Cambridge Observation

In addition to having a stimulating visit to the Moral Sciences Club at Cambridge University yesterday (with warm thanks to my hosts, Ben Colburn and Hallvard Lillehammer, and to all the philosophers and students who turned out for the talk–nothing like a talk on Nietzsche to produce a standing-room only crowd!), I also had the opportunity to browse one of my favorite bookstores, the Cambridge University Press bookshop near St.
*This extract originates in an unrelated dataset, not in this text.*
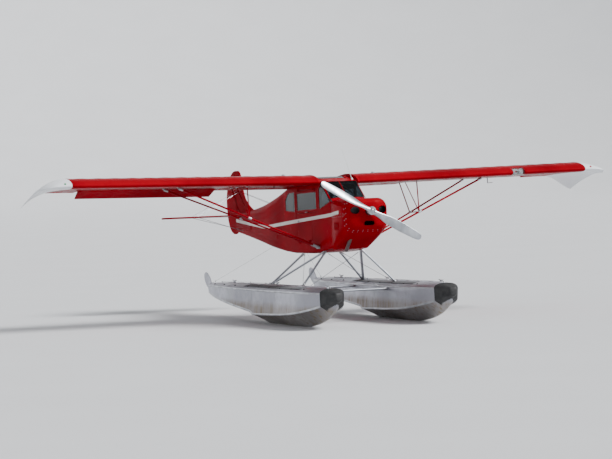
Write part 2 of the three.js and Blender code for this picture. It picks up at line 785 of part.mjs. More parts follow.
const frontStrutX = 330;
const rearStrutX = -1100;
const deckFittingY = 900;
const deckFittingZ = 650;
function buildFloatStruts(cabinSolid, hullRoom) {
  const frontTop = onAirframe(60, 330, 1262);
  const rearTop = onAirframe(-900, 330, 1250);
  const frontFoot = [frontStrutX, deckFittingY, deckFittingZ];
  const rearFoot = [rearStrutX, deckFittingY, deckFittingZ];
  const shoe = ([x, y, z]) => block([x - 90, y - 45, z - 30], [x + 90, y + 45, z + 34]);
  const struts = join(
    bar(frontTop, frontFoot, 72, 34),
    bar(rearTop, rearFoot, 72, 34),
    bar(frontTop, rearFoot, 62, 30),
    shoe(frontFoot),
    shoe(rearFoot),
  );
  return cut(struts, moved(cabinSolid, airframeMatrix), hullRoom);
}

function buildSpreaders(hullRoom) {
  const starboardRoom = mirrored(hullRoom);
  return [frontStrutX, rearStrutX].map((x) =>
    cut(bar([x, -floatY, 560], [x, floatY, 560], 92, 42), hullRoom, starboardRoom),
  );
}

// Mooring cleats stand on the crown of each deck.
const cleatPlaces = table(["u", "crown"], [
  [420, 695],
  [2650, 680],
  [4700, 655],
]);
function buildCleats() {
  const cleats = cleatPlaces.map(({ u, crown }) => {
    const x = floatBowX - u;
    return join(
      block([x - 60, floatY - 28, crown - 20], [x + 60, floatY + 28, crown + 8]),
      bar([x - 28, floatY, crown], [x - 28, floatY, crown + 48], 18, 18, 10),
      bar([x + 28, floatY, crown], [x + 28, floatY, crown + 48], 18, 18, 10),
      bar([x - 85, floatY, crown + 52], [x + 85, floatY, crown + 52], 20, 20, 10),
    );
  });
  return join(...cleats);
}

// A water rudder turns behind each stern, its blade swung up out of the water.
const sternFaceX = floatBowX - floatLength;
const waterHingeX = sternFaceX - 62;
const waterBlade = outline(
  [waterHingeX - 6, 470],
  [waterHingeX - 6, 600],
  [waterHingeX - 120, 640],
  [waterHingeX - 250, 820, waterHingeX - 420, 850, waterHingeX - 470, 760],
  [waterHingeX - 500, 640, waterHingeX - 330, 500, waterHingeX - 150, 480],
);
function buildWaterRudder() {
  const bracket = block([sternFaceX - 8, floatY - 45, 470], [sternFaceX - seat, floatY + 45, 612]);
  const post = bar([waterHingeX, floatY, 452], [waterHingeX, floatY, 628], 36, 36, 16);
  const blade = slab(waterBlade, 12, { standing: true, at: floatY });
  const hinges = [495, 585].map((z) => ({
    at: [waterHingeX, floatY, z], axis: [0, 0, 1], towards: [1, 0, 0], reach: 60, nose: 18, width: 24,
  }));
  return hinged(bracket, join(post, blade), hinges);
}

function buildExhaust(cowlRoom) {
  const pipe = bar([800, -150, 1500], [610, -190, 1235], 62, 62, 16);
  const bore = bar([640, -183.7, 1276.8], [600, -192.1, 1221], 54, 54, 16);
  return cut(pipe, bore, cowlRoom);
}

function buildAntenna(cabinSolid) {
  const foot = [-90, 300, 2470];
  const whip = bar(foot, [foot[0] - 400, foot[1], foot[2] + 590], 9, 9, 8);
  const base = bar(foot, [foot[0] - 18, foot[1], foot[2] + 45], 34, 34, 12);
  return cut(join(whip, base), cabinSolid);
}

// The finishes: colour, roughness and metalness.
const finishes = {
  redFabric: ["#b5161f", 0.35, 0],
  redPaint: ["#c3121f", 0.25, 0.1],
  whitePaint: ["#ecebe6", 0.3, 0],
  alloy: ["#a9abb4", 0.42, 0.85],
  darkAlloy: ["#5b5e66", 0.5, 0.7],
  blade: ["#d8dadd", 0.3, 0.6],
  rubber: ["#1b1b1d", 0.8, 0],
  glass: ["#bcd2da", 0.05, 0],
  panel: ["#26282b", 0.6, 0],
  upholstery: ["#6d6a66", 0.9, 0],
  steel: ["#77726c", 0.5, 0.8],
  iron: ["#4a4b4f", 0.6, 0.6],
};

const airframe = new THREE.Group();
airframe.applyMatrix4(airframeMatrix);
const gear = new THREE.Group();

function place(group, name, body, finish) {
  const [color, roughness, metalness] = finishes[finish];
  const material = new THREE.MeshStandardMaterial({ color, roughness, metalness });
  const mesh = new THREE.Mesh(geometryOf(body), material);
  mesh.name = name;
  group.add(mesh);
}

const cabinSolid = bodyLoft(cabinSections, seat);
const shell = buildCabin();
const upperDoor = hangDoor(shell.cabin, shell.upper, [-300, -1000], upperHingeZ, 1);
const lowerDoor = hangDoor(upperDoor.fixed, shell.lower, [-560, -1020], lowerHingeZ, -1);
const inside = buildInterior(shell.well);
place(airframe, "cabin_shell", lowerDoor.fixed, "redFabric");
place(airframe, "door_upper", upperDoor.moving, "redFabric");
place(airframe, "door_upper_glass", shell.upperGlass, "glass");
place(airframe, "door_lower", lowerDoor.moving, "redFabric");
place(airframe, "windscreen", shell.windscreen, "glass");
place(airframe, "side_window_left", shell.portGlass, "glass");
place(airframe, "rear_window_left", shell.portRearGlass, "glass");
place(airframe, "rear_window_right", shell.rearGlass, "glass");
place(airframe, "skylight", shell.skylight, "glass");
place(airframe, "cabin_floor", inside.floor, "panel");
place(airframe, "instrument_panel", inside.panel, "panel");
place(airframe, "seat_front", inside.seats[0], "upholstery");
place(airframe, "seat_rear", inside.seats[1], "upholstery");
place(airframe, "control_sticks", inside.sticks, "panel");

const cowl = buildCowl();
place(airframe, "cowl_nose", cowl.nose, "redPaint");
place(airframe, "cowl_top", cowl.top, "redPaint");
place(airframe, "cowl_bottom", cowl.bottom, "redPaint");
place(airframe, "engine", buildEngine(), "iron");
place(airframe, "exhaust_pipe", buildExhaust(bodyLoft(cowlSections, seat)), "steel");
place(airframe, "propeller", buildPropeller(), "blade");

const struts = buildLiftStruts(cabinSolid);
const sides = [
  { side: "left", wing: buildWing(true), turn: aileronRest, flip: (body) => body },
  { side: "right", wing: buildWing(false), turn: -aileronRest, flip: mirrored },
];
for (const { side, wing, turn, flip } of sides) {
  place(airframe, `wing_${side}`, flip(wing.wing), "redFabric");
  place(airframe, `wing_tip_${side}`, flip(wing.tip), "whitePaint");
  place(airframe, `flap_${side}`, flip(wing.flap), "redFabric");
  place(airframe, `aileron_${side}`, flip(restingAileron(wing.aileron, turn)), "redFabric");
  place(airframe, `lift_struts_${side}`, flip(struts), "redPaint");
}
place(airframe, "landing_light", sides[0].wing.light, "glass");
place(airframe, "antenna", buildAntenna(cabinSolid), "whitePaint");

const tail = buildTail();
place(airframe, "rear_fuselage", tail.fuselage, "redFabric");
place(airframe, "fin", tail.fin, "redFabric");
place(airframe, "rudder", tail.rudder, "redFabric");
const stabiliser = join(tail.stabiliser, buildStays(tail.solids));
place(airframe, "stabiliser_left", stabiliser, "redFabric");
place(airframe, "stabiliser_right", mirrored(stabiliser), "redFabric");
place(airframe, "elevators", tail.elevator, "redFabric");

const hull = floatLoft();
const hullRoom = floatLoft(seat);
const bumper = buildBumper(hullRoom);
const floatStruts = buildFloatStruts(cabinSolid, hullRoom);
const hullWithCleats = join(hull, buildCleats());
const waterRudder = buildWaterRudder();
const gearSides = [
  { side: "left", flip: (body) => body },
  { side: "right", flip: mirrored },
];
for (const { side, flip } of gearSides) {
  place(gear, `float_${side}`, flip(hullWithCleats), "alloy");
  place(gear, `bow_bumper_${side}`, flip(bumper), "rubber");
  place(gear, `float_struts_${side}`, flip(floatStruts), "alloy");
  place(gear, `water_rudder_bracket_${side}`, flip(waterRudder.fixed), "darkAlloy");
  place(gear, `water_rudder_${side}`, flip(waterRudder.moving), "darkAlloy");
}
const [frontSpreader, rearSpreader] = buildSpreaders(hullRoom);
place(gear, "spreader_bar_front", frontSpreader, "alloy");
place(gear, "spreader_bar_rear", rearSpreader, "alloy");

const floatplane = new THREE.Group();
floatplane.add(airframe, gear);

// The origin is below the middle of the whole length.
const reach = new THREE.Box3().setFromObject(floatplane);
floatplane.position.x = -(reach.min.x + reach.max.x) / 2;

export default floatplane;
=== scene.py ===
import math

import bmesh
import bpy
import numpy as np
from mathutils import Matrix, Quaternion, Vector


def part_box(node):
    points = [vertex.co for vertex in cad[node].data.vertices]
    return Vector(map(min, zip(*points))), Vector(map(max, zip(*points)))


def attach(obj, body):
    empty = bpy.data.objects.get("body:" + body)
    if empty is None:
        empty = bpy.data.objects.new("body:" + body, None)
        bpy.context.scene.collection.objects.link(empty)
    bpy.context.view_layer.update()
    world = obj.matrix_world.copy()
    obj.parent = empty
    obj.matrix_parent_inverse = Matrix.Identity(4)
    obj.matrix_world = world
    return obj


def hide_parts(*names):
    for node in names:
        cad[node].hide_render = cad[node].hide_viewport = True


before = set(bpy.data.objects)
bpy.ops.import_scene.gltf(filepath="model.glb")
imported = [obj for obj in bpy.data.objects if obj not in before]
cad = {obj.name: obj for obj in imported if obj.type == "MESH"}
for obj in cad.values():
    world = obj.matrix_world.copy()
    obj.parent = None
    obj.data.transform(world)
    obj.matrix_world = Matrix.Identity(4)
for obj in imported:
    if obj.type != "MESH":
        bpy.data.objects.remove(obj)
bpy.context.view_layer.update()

# The airframe is drawn nose level with x = 0 at the wing's leading edge, then pitched and moved into the part's frame.
airframe = {"leadingEdge": 2.46, "pitch": math.radians(2.5), "shift": 1.578426}


# Turns points about the leading edge by the parking pitch, then slides them along x.
def onAirframe(points):
    p = np.asarray(points, float)
    c, s = math.cos(airframe["pitch"]), math.sin(airframe["pitch"])
    x, z = p[..., 0], p[..., 2] - airframe["leadingEdge"]
    return columns(x * c - z * s + airframe["shift"], p[..., 1], airframe["leadingEdge"] + x * s + z * c)


def onFloats(points):
    return np.array(points, float) + [airframe["shift"], 0, 0]


def asGiven(points):
    return np.asarray(points, float)


# Points from their coordinates, each a number or an array.
def columns(*parts):
    return np.stack(np.broadcast_arrays(*parts), -1)


def straight(a, b, count):
    return a + (b - a) * np.linspace(0, 1, count)[:, None]


# The two sides of the aeroplane, each with the sign of y.
sides = (("left", 1), ("right", -1))


# A surface through rings of as many points each; the rings' order is one parameter, the place round a ring the other.
def skin(rings, caps=(True, True)):
    rings = np.asarray(rings, float)
    n, m = rings.shape[:2]
    r, c = np.meshgrid(np.arange(n - 1), np.arange(m), indexing="ij")
    d = (c + 1) % m
    faces = columns(r * m + c, r * m + d, (r + 1) * m + d, (r + 1) * m + c).reshape(-1, 4).tolist()
    if caps[0]:
        faces.append(list(range(m))[::-1])
    if caps[1]:
        faces.append([(n - 1) * m + i for i in range(m)])
    return rings.reshape(-1, 3), faces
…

Mary’s Street.  Besides carrying copies of every CUP book in print, the store places up front the books most recently published (on the shelf were those published on October 6 and October 20), which gives one a sense of the rich array of scholarly materials CUP produces every couple of weeks.  There were also many new philosophy items just in that two week period, including Iain Thomson’s new book on Heidegger, Elijah Millgram’s collection of papers on practical reason and cognate topics, and the second edition of Gary Gutting’s Cambridge Companion to Foucault.  (Second editions of other Cambridge Companions are also in the works.)  Spotted elsewhere on the shelves was also a new CUP edition of some of Nietzsche’s last works (Twilight, The Antichrist, etc.) in the Cambridge Texts in the History of Philosophy Series (the same series as Clark’s and my edition of Daybreak), this one edited by Aaron Ridley and translated by Judith Norman, who had done a nice job on Beyond Good and Evil in the same series (though the introduction by Rolf-Peter Horstmann to that volume was weak).  If you’re in Cambridge, you should pay a visit.